Generalized stiffness reduction method to remove the artificial edge-effects for seismic wave modelling in elastic anisotropic media

Abstract

SUMMARY In seismic wave modelling, the boundary reflections caused by the computational grid edges should be reduced to produce accurate simulation results. The perfectly matched layer (PML) method is one of the popular techniques to suppress such artificial reflections, because it can be easily applied to the first-order wave equation in many numerical methods. However, one issue of the PML method is that the stability condition might be violated in complex elastic anisotropic media. In these cases, the PML method will not attenuate the boundary reflections but rather introduce strong artefacts in the simulation results.

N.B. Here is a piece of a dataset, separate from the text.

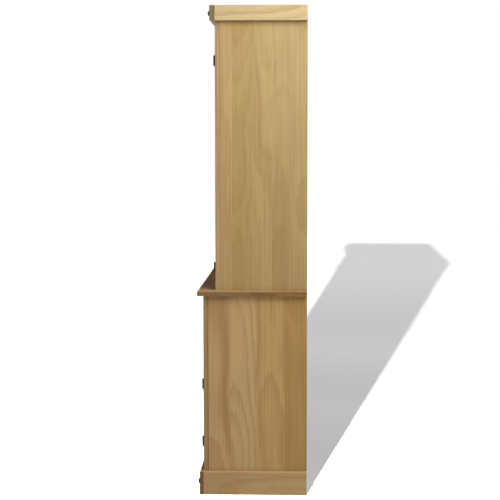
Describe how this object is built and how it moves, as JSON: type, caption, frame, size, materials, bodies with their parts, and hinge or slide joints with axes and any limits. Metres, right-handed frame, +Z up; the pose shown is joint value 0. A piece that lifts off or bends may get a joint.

To tackle this problem, we propose a generalized stiffness reduction method (GSRM) as a substitute for the PML method. We first derive the stability conditions of the PML method and analyse the suitable conditions for their application to time- and frequency-domain seismic wave modelling. Then, we develop a simple and effective numerical implementation of the GSRM to attenuate the boundary reflections and apply it to seismic wave modelling in elastic anisotropic media. We give some numerical experiments to demonstrate the feasibility and advantages of the GSRM compared to the PML method. Numerical examples show the GSRM is conceptually simpler, more computationally efficient and more straightforward in terms of numerical implementation than the PML method for seismic modelling using either first- or second-order time- and frequency-domain wave equations.